LA CORTE COSTITUZIONALE
Riuniti i giudizi:
dichiara la manifesta inammissibilità delle questioni di
legittimità costituzionale dell’art. 11, comma 22, della legge 24
dicembre 1993, n. 537 (Interventi correttivi di finanza pubblica) –
già dichiarato pro parte costituzionalmente illegittimo con sentenza
n. 240 del 1994 – sollevate, in riferimento agli artt. 3, 24, 38, 77,
101, 104, 113, 136 e 137 della Costituzione, dai Tribunali di Ancona,
Belluno, Pesaro, Verona e Genova e dai Pretori di Urbino, Prato,
Brescia e Torino, con le ordinanze in epigrafe;
dichiara la manifesta inammissibilità delle questioni di
legittimità costituzionale del combinato disposto dell’art. 6, commi
3, 5, 6 e 7, del d.-l. 12 settembre 1983, n. 463 (Misure urgenti in
materia previdenziale e sanitaria e per il contenimento della spesa
pubblica, disposizioni per vari settori della pubblica
amministrazione e proroga di taluni termini), convertito nella legge
11 novembre 1983, n. 638 e del citato art. 11, comma 22, della legge
24 dicembre 1993, n. 537, sollevate, in riferimento agli artt. 3, 38,
101, 102 e 104 della Costituzione, dai Tribunali di Lecco, Lamezia
Terme, Torino, Treviso, Padova e Ravenna e dai Pretori di Bolzano,
Bari, Chieti, Lecce, Palmi e Campobasso, con le ordinanze in
epigrafe;
dichiara la manifesta inammissibilità della questione di
legittimità costituzionale dell’art. 4 del d.-l. 19 settembre 1992,
n. 384 (Misure urgenti in materia di previdenza, di sanità e di
pubblico impiego nonché disposizioni fiscali), convertito nella
legge 14 novembre 1992, n. 438, sollevata, in riferimento all’art. 3
della Costituzione, dal Pretore di Brescia con l’ordinanza R.O. n.
225/94 in epigrafe;
dichiara la manifesta inammissibilità della questione di
legittimità costituzionale dell’art. 6 del d.-l. 29 marzo 1991, n.

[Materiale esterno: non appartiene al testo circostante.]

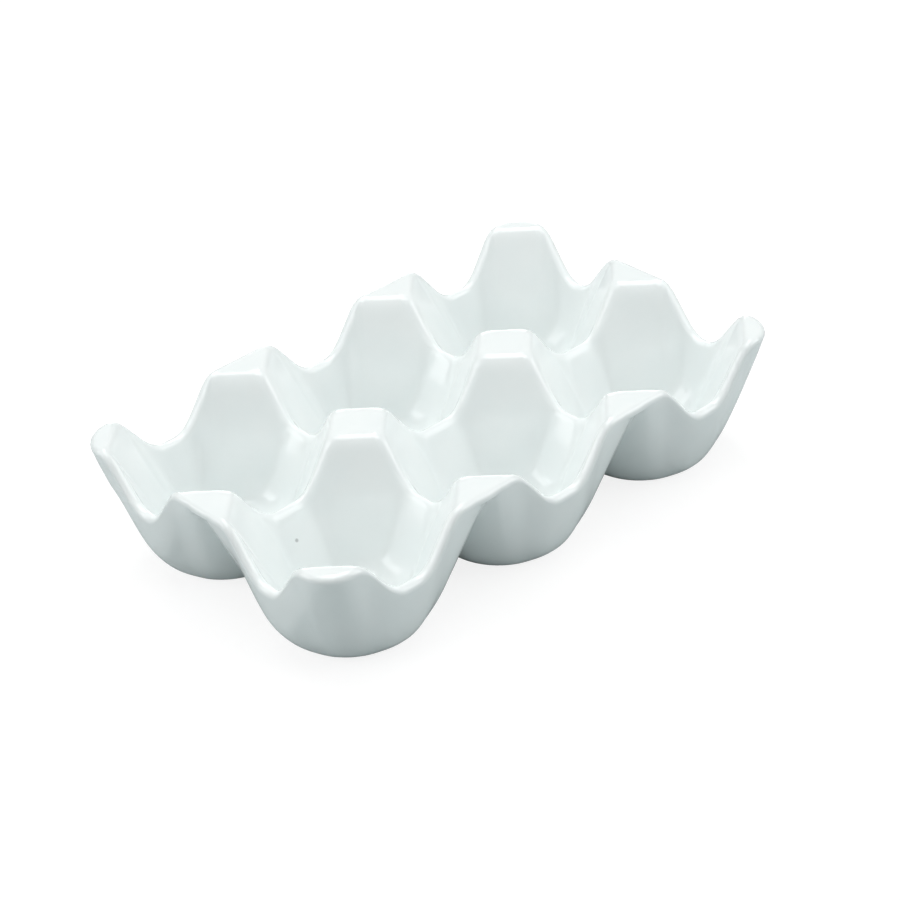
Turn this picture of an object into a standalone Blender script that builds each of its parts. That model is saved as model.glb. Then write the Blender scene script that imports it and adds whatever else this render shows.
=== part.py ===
"""Glazed porcelain egg holder tray: two rows of three cups, cast as one thin shell.

All sizes are metres. The tray stands on the plane z = 0, centred on the origin,
with its long side along X.

The shell is described by two skins. The top skin is what an egg touches: a round
bowl in each cup, a flat facet rising to each post, and a rounded ridge wherever two
cups meet. The under skin is a plain round bowl below each cup, hollow below the posts.
A rounded lip joins the two skins along the scalloped outline.
"""

import math
from collections import namedtuple

import bmesh
import bpy
from mathutils import Vector

# Layout of the cups
PITCH_X = 0.0500
PITCH_Y = 0.0476
REACH_X = 0.0237            # cup axis to the middle of the outer wall, long way
REACH_Y = 0.0223            # the same, short way
CORNER_RADIUS = 0.0070      # plan radius of the outline at the four corners
CORNER_FLARE = 0.0006       # how far the corner lips lean out past the walls

# Heights
POST_TOP = 0.0352
SADDLE_TOP = 0.0224         # lowest point of each ridge and of each scallop
FLOOR_TOP = 0.0048          # inner bottom of a cup

# Posts: square tops turned a corner towards each saddle
POST_REACH = 0.0102         # post axis to a corner of its top
CORNER_REACH = 0.0094       # the same on the four corner posts
FACET_SLOPE = 2.2
EDGE_BLEND = 0.0030

# Inner bowl and its walls
BOWL_SLOPE = 1.62
BOWL_START = 0.0112         # radius where the sloping wall would meet z = 0
BOWL_BLEND = 0.0080
SADDLE_SLOPE = 1.9
OUTER_WALL_SLOPE = 2.8
WALL_BLEND = 0.0030         # bowl to the walls below the saddles
FACET_BLEND = 0.0016        # bowl to a facet
CREST_BLEND = 0.0070        # saddle to a facet along the top of a ridge
CREST_START = 0.72          # share of the way to a ridge where that rounding begins
RIDGE_BLEND = 0.0065

# Under skin
WALL = 0.0038
UNDER_SLOPE = 2.05
UNDER_START = 0.0172
UNDER_BLEND = 0.0100
END_WALL_SLOPE = 9.0        # outer walls at the two ends
SIDE_WALL_SLOPE = 4.5       # outer walls along the two long sides
OUTER_BLEND = 0.0110        # bowl to the outer walls
WEB_BLEND = 0.0045          # rounding of the web between two bowls
BOWL_OVAL = 0.965           # width over length of a bowl, which is longest along X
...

103 (Disposizioni urgenti in materia previdenziale), convertito nella
legge 1 giugno 1991, n. 166, sollevata, in riferimento agli artt. 3 e
38 della Costituzione, dal Pretore di Brescia con la medesima
ordinanza.
Così deciso in Roma, nella sede della Corte costituzionale,
Palazzo della Consulta, il 21 novembre 1994.
Il Presidente: CASAVOLA
Il redattore: MENGONI
Il cancelliere: DI PAOLA
Depositata in cancelleria il 28 novembre 1994.